It was during my work days that I began working with P. She was a twenty-six-year-old peroxide-blond party girl who’d come back to school and ended up an Information Systems major. Sometimes I ended up paired with her on my Monday evening shifts. I liked talking to her during those shifts to pass the time when I couldn’t concentrate on evolutionary theory in second-semester Bio or didn’t feel like reading more existential philosophy. But I wasn’t interested in her. Despite the fact that she was the first White woman I’d met in Pittsburgh that had anything other than a flat butt and that she’d occasionally said something interesting, P. was out-of-sight and mind when my shift was over.

Three weeks into the semester, the reason we became so short-staffed had thrown a party at his apartment on North Craig in North Oakland. This co-worker had taken a job to work for AT&T somewhere in Virginia, a job that would start at the beginning of March. He wanted to celebrate, so he invited all of us over. I liked the man, so I went. I got there and it was as insane a scene as I’d seen in the dorms my freshman year or with my father at the bars in the city. The place was barely lit. It had this moody dark red glow in his living room, with every other room lit for making out. Booze and boozers were everywhere, and almost everyone was in some phase of inebriation.

I got in, and P. started talking to me all crazy, as if we’d been in conversation about our sexual preferences in the past. I pulled away from her, had conversations with my former computer lab boss and a few co-workers, had a customary drink—my first beer since just before Thanksgiving ’87—and left.

At least I was trying to. As I began putting on my coat and scarf, P. came out and put her arms around my neck and her left leg in between mine, pushing me up against the foyer wall in the process.
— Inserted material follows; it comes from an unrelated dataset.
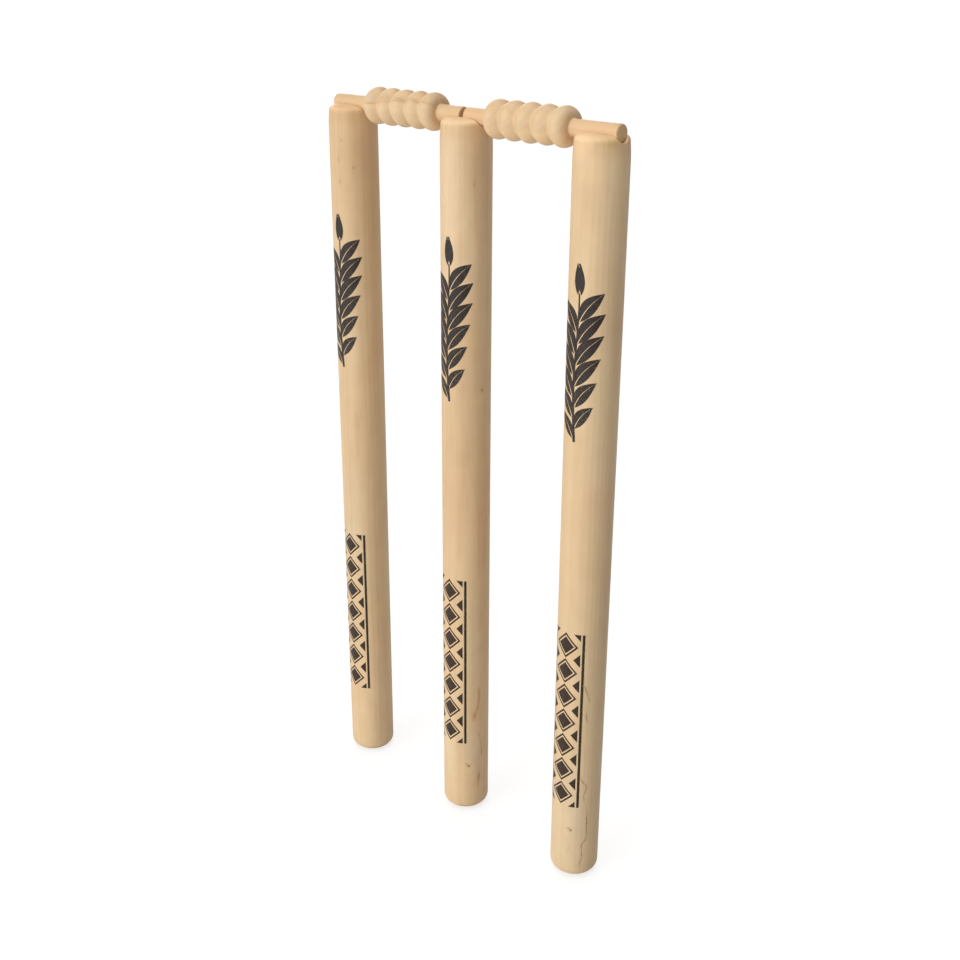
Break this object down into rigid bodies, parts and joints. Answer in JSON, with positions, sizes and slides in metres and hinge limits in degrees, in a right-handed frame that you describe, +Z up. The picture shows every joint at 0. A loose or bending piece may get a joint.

“You can’t leave now,” she said, her eyes glazed and bloodshot.

I didn’t say anything, I just tried to get her arms from around me.

“I know you’re attracted to me . . . that you like this White girl,” P. said as she tried to kiss me.

“You’re drunk!,” I said in response as I finally managed to unhook her from my neck and body.

“I might be drunk, but you can still get laid,” she said as I shook my head and left.

I assumed that P. had too much to drink and that what happened at the party was the end of it. It wasn’t, not by a long shot. All through February and early March she worked hard to bait me into conversations that were all about sexual innuendo. During one Saturday project when we were installing new PCs and new software, P. called me a “useless prick.” I responded, “Just because you think you have a nice butt doesn’t mean I’m supposed to be attracted to you!” I pretty much tried to avoid her after that.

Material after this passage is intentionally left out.